** start Given data **

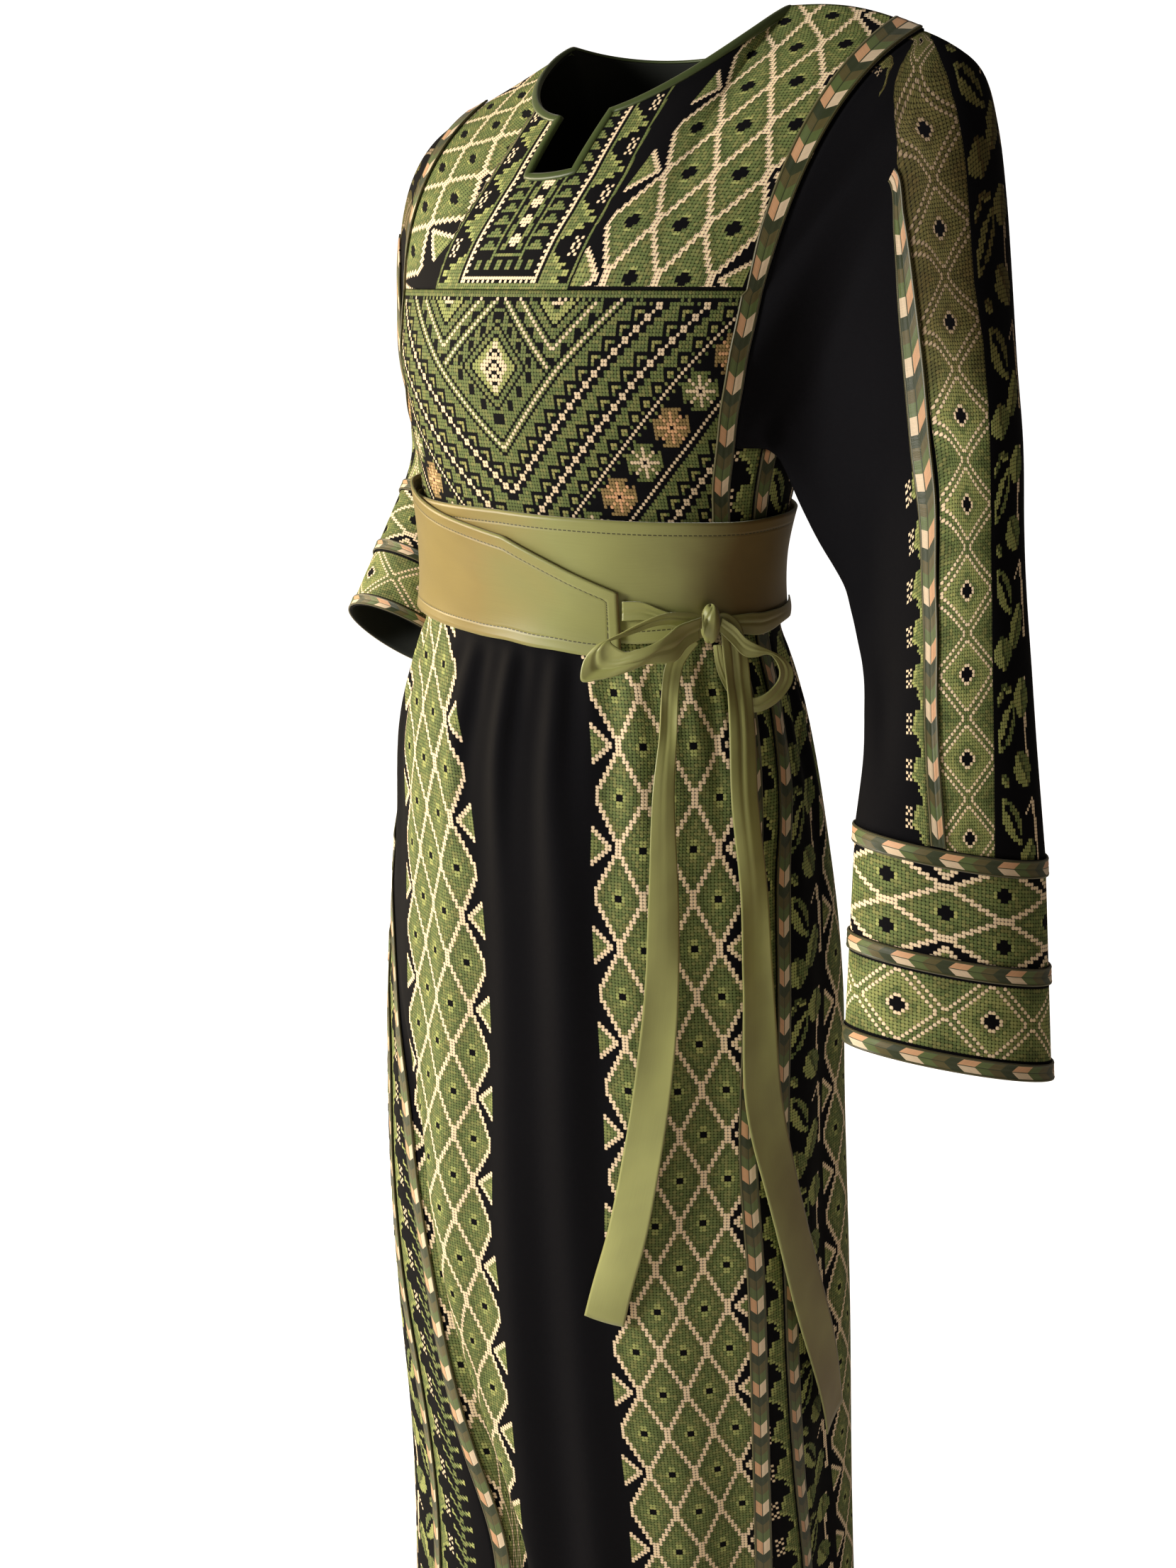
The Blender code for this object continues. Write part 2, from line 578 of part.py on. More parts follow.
def build_arm(side):
    """Sleeve from the armhole to the cuff seam, the cuff, and their braid."""
    rows, cuff = (SLEEVE_L, CUFF_L) if side == "left" else (SLEEVE_R, CUFF_R)
    flip = 1.0 if side == "left" else -1.0
    at = np.linspace(0, len(rows) - 1, 12)
    turn = np.interp(at, TURN_L[:, 0], TURN_L[:, 1]) if side == "left" else (1 - at / (len(rows) - 1)) * 38.0
    under = np.clip(1 - at / (len(rows) - 3), 0, 1) * 30.0
    bump = np.exp(-(((ARM_COLS - 94.0) / 42.0) ** 2))
    heel = np.exp(-(((ARM_COLS - 182.0) / 42.0) ** 2))
    rings = [arm_ring(r, ARM_COLS - w * bump - v * heel) for r, w, v in zip(arm_table(rows, at), turn, under)]
    loop = arm_loop(side, ARM_COLS)
    rings[0] = mix(rings[0], mix(loop, rings[1], 0.45), 0.5)
    low = np.exp(-(((ARM_COLS - 180.0) / 45.0) ** 4))[:, None]
    middle = np.array([-0.037, -0.03, 0.0])
    off = unit((loop - middle) * np.array([1.0, 1.0, 0.0]))
    for k in range(5):
        ledge = loop + off * (0.0075 + 0.0015 * k) - np.array([0.0, 0.0, 0.004 + 0.010 * k])
        rings[k] = mix(rings[k], ledge, low * (1 - 0.2 * k))
    clear = 0.0062 + 0.0120 * (1 - low[:, 0])
    rings = [keep_clear(r, clear + 0.0022 * k) if k < 5 else r for k, r in enumerate(rings)]
    first = loop + unit(rings[0] - loop) * mix(0.0016, 0.0010, low) + off * mix(0.0004, 0.0036, low)
    p = np.stack([first] + rings, 1)
    w = CUFF_BRAID_W / CUFF_LEN
    mid = 0.5
    steps = [0, w, 0.30, mid - 0.015, mid - 0.015 + w, 0.75, 1 - w, 1.0]
    c = np.stack([arm_ring(mix(cuff[0], cuff[1], t), ARM_COLS) for t in steps], 1)
    n = grid_normal(p, wrap=True) * flip
    cn = grid_normal(c, wrap=True) * flip
    n[:, -1] = unit(n[:, -1] + cn[:, 0])
    cn[:, 0] = n[:, -1]
    body_part = pull_in(p, "d")
    wall("sleeve_" + side, body_part, n, CLOTH_T, wrap=True)
    strip = body_part[BRAID_COLS][:, 2:]
    strip = pull_in(strip, "cd", 0.0008)
    braid_over("braid_sleeve_" + side, strip, n[BRAID_COLS][:, 2:])
    c = pull_in(c, "c")
    wall("cuff_" + side, c, cn, CLOTH_T, wrap=True)
    for label, a in (("upper", 0), ("middle", 3), ("hem", 6)):
        part = c[:, a:a + 2]
        if label == "upper":
            part = pull_in(part, "c", 0.0008)
        braid_over("braid_cuff_" + label + "_" + side, part, cn[:, a:a + 2], wrap=True)


def build_belt():
    """Sash wrapped once round and over itself, its outer end cut on a slant."""
    ang = np.linspace(BELT[0, 0], BELT[-1, 0], 57)
    top, low, out = (np.interp(ang, BELT[:, 0], BELT[:, k]) for k in (1, 2, 3))
    rows = np.array([0.0, 0.1, 0.9, 1.0])
    z = mix(low[:, None], top[:, None], rows[None])
    th = np.broadcast_to(ang[:, None], z.shape)
    n = body_normal(th, np.clip(z, -0.43, None))
    plain = body(th, z)
    wall("belt", plain + n * out[:, None, None], n, BELT_T)


def ribbon(name, path, across, width, thick=TIE_T):
    """Flat ribbon along a path, with its half width along the across directions."""
    path = np.asarray(path, float)
    across = unit(np.asarray(across, float))
    width = np.asarray(width, float)
    rows = np.array([-1.0, 0.0, 1.0])
    p = path[:, None] + across[:, None] * (width[:, None] * rows[None])[..., None] * 0.5
    tangent = unit(np.gradient(path, axis=0))
    n = unit(np.cross(tangent, across))
    n = np.broadcast_to(n[:, None], p.shape)
    return wall(name, p, n, thick)


# ---- hanging tails: angle, height, width, distance out
TAIL_L = np.array([
    (60.35, -0.4202, 0.009, 0.0112),
    (55.8, -0.429, 0.013, 0.0112),
    (50.8, -0.440, 0.015, 0.0115),
    (47.8, -0.460, 0.016, 0.0112),
    (46.6, -0.490, 0.016, 0.0105),
    (44.9, -0.535, 0.017, 0.0100),
    (43.7, -0.605, 0.019, 0.0100),
    (42.6, -0.665, 0.020, 0.0100),
    (41.2, -0.719, 0.022, 0.0100),
    (38.9, -0.795, 0.024, 0.0100),
    (35.0, -0.875, 0.026, 0.0100),
    (29.2, -0.948, 0.028, 0.0100),
])
TAIL_R = np.array([
    (64.5, -0.4198, 0.009, 0.0113),
    (68.4, -0.429, 0.015, 0.0112),
    (69.6, -0.443, 0.019, 0.0115),
    (69.0, -0.462, 0.021, 0.0115),
    (67.9, -0.495, 0.023, 0.0110),
    (66.4, -0.540, 0.024, 0.0110),
    (66.4, -0.605, 0.024, 0.0110),
    (65.8, -0.670, 0.024, 0.0110),
    (66.2, -0.754, 0.025, 0.0110),
    (70.8, -0.836, 0.027, 0.0115),
    (78.0, -0.926, 0.029, 0.0120),
    (85.4, -1.006, 0.030, 0.0120),
    (92.2, -1.081, 0.031, 0.0120),
])
KNOT = (62.5, -0.4085)


def on_body(theta, z, out):
    """Point a distance out from the dress."""
    theta, z, out = np.broadcast_arrays(np.asarray(theta, float), np.asarray(z, float), np.asarray(out, float))
    n = body_normal(theta, z)
    return body(theta, z) + n * out[..., None]


def build_ties():
    """Ties, knot, two loops and two tails of the bow."""
    th, z = KNOT
    for name, table in (("tie_tail_left", TAIL_L), ("tie_tail_right", TAIL_R)):
        k = np.concatenate([[0, 1, 2, 3], np.linspace(4, len(table) - 1, 14)])
        cols = [smooth(k, np.arange(len(table)), table[:, c]) for c in range(4)]
        path = on_body(cols[0], cols[1], cols[3])
        side = body_normal(cols[0], cols[1])
        tangent = unit(np.gradient(path, axis=0))
        ribbon(name, path, np.cross(side, tangent), cols[2])
    # tie from below the sash flap to the knot, and the one that comes round the waist
    ang = np.linspace(36.9, th - 3.45, 8)
    path = on_body(ang, np.linspace(-0.404, z - 0.001, 8), np.linspace(0.0092, 0.0115, 8))
    ribbon("tie_short", path, np.tile([0, 0, 1.0], (8, 1)), np.linspace(0.022, 0.010, 8))
    ang = np.linspace(th + 3.45, 118.0, 15)
    path = on_body(ang, np.linspace(z - 0.001, -0.4115, 15), np.interp(ang, [65, 76, 118], [0.0115, 0.0093, 0.0087]))
    ribbon("tie_round", path, np.tile([0, 0, 1.0], (15, 1)), np.linspace(0.010, 0.013, 15))
    # knot: a small closed cushion
    mid = on_body(th, z, 0.0150)
    n = body_normal(th, z)
    right = unit(np.cross(np.array([0, 0, 1.0]), n))
    a = np.radians(np.linspace(0, 360, 13)[:-1])
    rows = np.radians(np.array([-62.0, -30.0, 0.0, 30.0, 62.0]))
    pts = [mid + right * 0.0085 * np.cos(t) * np.cos(r) + n * 0.0075 * np.sin(t) * np.cos(r)
           + np.array([0, 0, 0.0135]) * np.sin(r) for r in rows for t in a]
    pts += [mid - np.array([0, 0, 0.0128]), mid + np.array([0, 0, 0.0128])]
    faces = []
    for r in range(4):
        for k in range(12):
            m = (k + 1) % 12
            faces += [(r * 12 + k, r * 12 + m, r * 12 + 12 + m), (r * 12 + k, r * 12 + 12 + m, r * 12 + 12 + k)]
    for k in range(12):
        m = (k + 1) % 12
        faces += [(60, m, k), (61, 48 + k, 48 + m)]
    solid("bow_knot", np.array(pts), [f[::-1] for f in faces])
    # loops: out from the knot, round the tip and back
    for name, sgn, reach, drop, start in (("bow_loop_left", -1.0, 0.090, 0.038, 0.0096),
                                          ("bow_loop_right", 1.0, 0.054, 0.044, 0.0097)):
        main = unit(right * sgn * reach - np.array([0, 0, drop]) + n * (-0.008 if sgn < 0 else 0.006))
        plane = unit(np.cross(n, main))
        across = unit(plane * 0.90 + n * 0.42 * (1 if plane[2] > 0 else -1))
        apart = np.cross(main, across)
        length = math.hypot(reach, drop)
        t = np.linspace(0.055, 0.945, 17) * math.pi
        reached = (np.sin(t) ** 0.9 - math.sin(t[0]) ** 0.9) / (1 - math.sin(t[0]) ** 0.9)
        along = start + (length - start) * reached
        spread = 0.0085 * 2 * np.cos(t) * np.sin(t)
        lift = n * (0.0010 + 0.0125 * smooth(along, [0, 0.02, 0.04, 0.12], [0, 0.7, 1.0, 1.0]))[:, None]
        path = mid + lift + main * along[:, None] + apart * spread[:, None]
        ribbon(name, path, np.tile(across, (17, 1)), 0.007 + 0.017 * reached ** 0.7)


def build_binding():
    """Bias binding round the neck opening and down both sides of the slit."""
    us, vs, yp, keep = yoke_grid()
    yn = grid_normal(yp)
    yn[:, -1] = shoulder_normal(us, yn[:, -1])
    mid = list(us).index(0.0)
    near = [i for i, u in enumerate(us) if abs(u) <= 0.56]
    right = [i for i in near if i < mid]
    left = [i for i in near if i > mid]
    u, v = np.meshgrid(BACK_U[3:-3], np.array([0.82, 0.93, 1.0]), indexing="ij")
    bp = yoke_column(u, v, back=True)
    bn = grid_normal(bp)
    top = yp.shape[1] - 1
    # every edge point with its normal and one or two directions into the cloth
    rim = []

    def add(i, j, *into):
        rim.append((yp[i, j], yn[i, j], [unit(yp[a, b] - yp[i, j]) for a, b in into]))

    add(right[0], top, (right[0] - 1, top))
    for i in right[1:-1]:
        add(i, top, (i, top - 1))
    i = right[-1]
    add(i, top, (i, top - 1), (i - 1, top))
    for j in (6, 5):
        add(i, j, (i - 1, j))
    add(i, 4, (i - 1, 4), (i, 3))
    add(mid, 4, (mid, 3))
    i = left[0]
    add(i, 4, (i, 3), (i + 1, 4))
    for j in (5, 6):
        add(i, j, (i + 1, j))
    add(i, top, (i + 1, top), (i, top - 1))
    for i in left[1:-1]:
        add(i, top, (i, top - 1))
    add(left[-1], top, (left[-1] + 1, top))
    for i in range(1, len(bp) - 1):
        rim.append((bp[i, -1], bn[i, -1], [unit(bp[i, -2] - bp[i, -1])]))
    edge = np.array([r[0] for r in rim])
    normal = np.array([r[1] for r in rim])
    along = unit(np.roll(edge, -1, 0) - np.roll(edge, 1, 0))
    inside = []
    for k, (point, n, into) in enumerate(rim):
        if len(into) == 2:
            lean = np.linalg.norm(np.cross(into[0], into[1]))
            inside.append(point + (into[0] + into[1]) * BIND_W / lean)
        else:
            lean = np.linalg.norm(np.cross(into[0], along[k]))
            inside.append(point + into[0] * BIND_W / max(lean, 0.7))
    p = np.stack([np.array(inside), edge], 1)
    n = np.stack([normal] * 2, 1)
    wall("neck_binding", p, n, BIND_T, wrap=True, centre=CLOTH_T / 2 + 2 * GAP + BIND_T / 2)


def main():
    """Clears the file and builds every piece."""
    for obj in list(bpy.data.objects):
        bpy.data.objects.remove(obj)
    build_bodice()
    build_skirt()
    build_arm("left")
    build_arm("right")
    build_belt()
    build_ties()
    build_binding()


main()
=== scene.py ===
"""Fine cloth, stitching and finish of a long embroidered dress with wide sleeves and a tied sash belt.

Each panel is a thin surface worked out from the same ring sizes and seam angles as its solid. The cross
stitch is drawn on the panels in whole stitches by node groups that read the panel's own stitch map.
"""
import math

import bmesh
import bpy
import numpy as np
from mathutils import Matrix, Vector


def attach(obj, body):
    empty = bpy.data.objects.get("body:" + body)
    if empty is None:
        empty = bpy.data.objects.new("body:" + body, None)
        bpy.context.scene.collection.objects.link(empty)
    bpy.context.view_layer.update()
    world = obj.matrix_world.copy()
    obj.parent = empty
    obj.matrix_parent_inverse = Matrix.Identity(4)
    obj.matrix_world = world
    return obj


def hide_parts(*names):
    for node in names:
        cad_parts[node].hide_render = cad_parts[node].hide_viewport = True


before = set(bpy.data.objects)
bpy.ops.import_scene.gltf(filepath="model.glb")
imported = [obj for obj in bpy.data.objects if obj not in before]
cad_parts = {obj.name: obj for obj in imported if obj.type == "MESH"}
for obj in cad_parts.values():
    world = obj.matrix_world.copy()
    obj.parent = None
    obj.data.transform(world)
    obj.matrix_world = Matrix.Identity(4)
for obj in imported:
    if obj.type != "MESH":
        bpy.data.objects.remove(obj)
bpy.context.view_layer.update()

bl_info = {
    "name": "Embroidered sash dress",
    "version": (1, 0, 0),
    "blender": (4, 5, 0),
    "location": "3D View > Sidebar > Dress",
    "description": "Builds the cloth, stitching, sash and stage of a long embroidered dress",
    "category": "Object",
}

# ---- wall thicknesses and gaps of the solids, metres
CLOTH_T = 0.0016
BRAID_T = 0.0016
BELT_T = 0.0024
TIE_T = 0.0012
BIND_T = 0.0010
GAP = 0.0003
SEAM = 0.0002
BRAID_W = 0.014
CUFF_BRAID_W = 0.0125
BIND_W = 0.0052
CUFF_LEN = 0.160

# ---- levels, metres
WAIST_Z = -0.374
CHEST_Z = -0.180
ARM_Z = -0.285
HEM_Z = -1.42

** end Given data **

▶ _What to do_
Copy out exactly the lines from the one containing "inside.append(point + (into[0]" to the one containing "obj.matrix_parent_inverse = Matrix.Identity(4)", both ends inclusive.

▶ _Output of the task_
            inside.append(point + (into[0] + into[1]) * BIND_W / lean)
        else:
            lean = np.linalg.norm(np.cross(into[0], along[k]))
            inside.append(point + into[0] * BIND_W / max(lean, 0.7))
    p = np.stack([np.array(inside), edge], 1)
    n = np.stack([normal] * 2, 1)
    wall("neck_binding", p, n, BIND_T, wrap=True, centre=CLOTH_T / 2 + 2 * GAP + BIND_T / 2)


def main():
    """Clears the file and builds every piece."""
    for obj in list(bpy.data.objects):
        bpy.data.objects.remove(obj)
    build_bodice()
    build_skirt()
    build_arm("left")
    build_arm("right")
    build_belt()
    build_ties()
    build_binding()


main()
=== scene.py ===
"""Fine cloth, stitching and finish of a long embroidered dress with wide sleeves and a tied sash belt.

Each panel is a thin surface worked out from the same ring sizes and seam angles as its solid. The cross
stitch is drawn on the panels in whole stitches by node groups that read the panel's own stitch map.
"""
import math

import bmesh
import bpy
import numpy as np
from mathutils import Matrix, Vector


def attach(obj, body):
    empty = bpy.data.objects.get("body:" + body)
    if empty is None:
        empty = bpy.data.objects.new("body:" + body, None)
        bpy.context.scene.collection.objects.link(empty)
    bpy.context.view_layer.update()
    world = obj.matrix_world.copy()
    obj.parent = empty
    obj.matrix_parent_inverse = Matrix.Identity(4)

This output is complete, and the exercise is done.